My sons are learning naturally and my goal is for my students to do the same. If I don’t tell the kids about what’s going on “behind-the-scenes,” they just think I’m telling them a story. My main rule for them is to listen and pay attention. They don’t know how it works, but if they do it, eventually, they are able to just “get it.” They understand what I’m saying with little trouble and produce it themselves with little conscious effort.

I don’t have them all day every day like I do my own children, so I use different techniques that I might or might not tell the kids about to enhance acquisition (targeting specific structures, circling on those structures during a story, repeating the same words multiple times in context).

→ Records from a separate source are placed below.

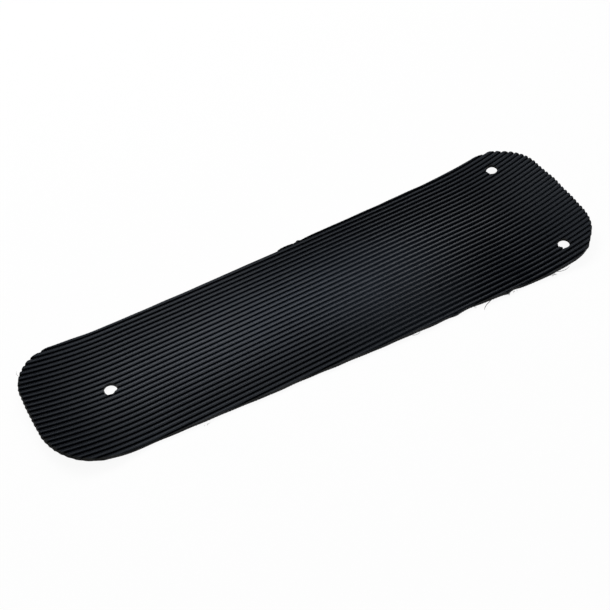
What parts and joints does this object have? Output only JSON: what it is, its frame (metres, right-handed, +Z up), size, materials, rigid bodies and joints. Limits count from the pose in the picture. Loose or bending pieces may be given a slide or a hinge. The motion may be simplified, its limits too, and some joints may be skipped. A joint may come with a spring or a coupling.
{
  "type": "footrest rubber pad",
  "caption": "Tapered strip of fine lengthwise-ribbed black rubber with rounded corners, curled ends and three punched fixing holes, for a footrest board",
  "frame": {"origin": "middle of the flat underside that the pad rests on, halfway along the pad's length", "axes": "X along the ribs from the narrow to the wide end, Y across the ribs towards the far edge, Z up out of the ribbed side"},
  "size_m": [0.3397, 0.0995, 0.0127],
  "materials": {
    "ribbed_rubber": "satin"
  },
  "bodies": {
    "root": {"pad": "ribbed_rubber"}
  },
  "joints": []
}
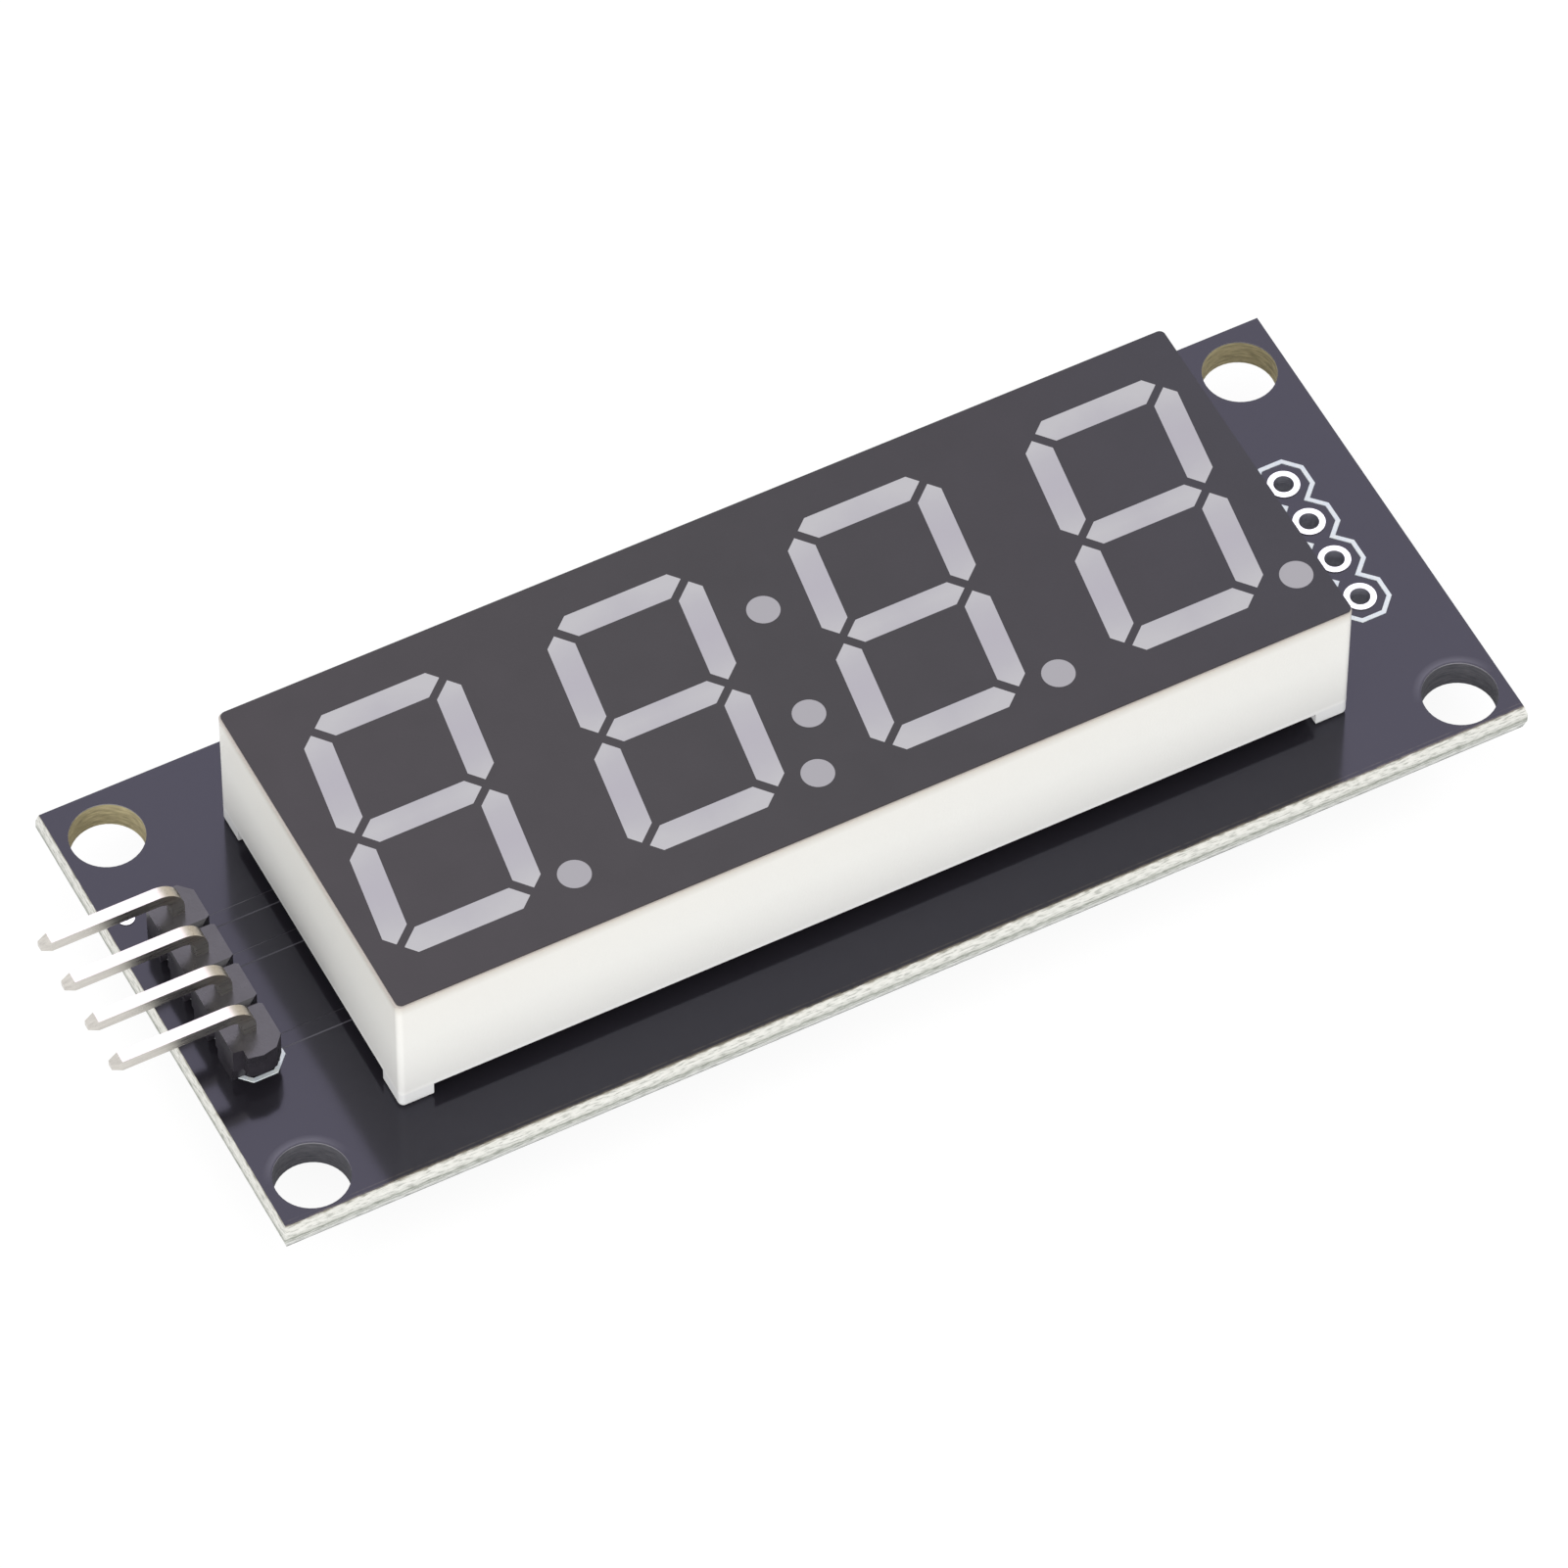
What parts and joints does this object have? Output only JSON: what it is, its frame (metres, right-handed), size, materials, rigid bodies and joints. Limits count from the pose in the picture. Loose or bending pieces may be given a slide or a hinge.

The Most Important Lesson From This Year

In my first year of using CI methods, the most important thing that I have learned has not been a strategy or a technique or an assessment tool. (I have learned a lot of those things, though, just check the blogs I follow and my blogroll on this page and you’ll see who I have learned them from.) The most important thing that I have learned is something more essential, more significant and it is this:

Every kid that can speak one language can learn to speak any other language regardless of the complexity of the rules or the writing system. Any person can learn a new language.

Try It For Yourself

If you have not tried using CI methods, you should really consider it. Do some research on how to do it and just play around with it. Find a story from this blog or from any of the others you see on my page. Tell it and see what happens. If it doesn’t work, don’t get discouraged; as an instructor at a TPRS workshop told me this:

“A bad lesson using TPRS [or other CI methods] is better than the best day using traditional methods.”

I was skeptical at first, but I’m totally convinced now. CI will change your instruction, your approach to teaching, the way you think about kids, and quite possibly your whole outlook on language and life.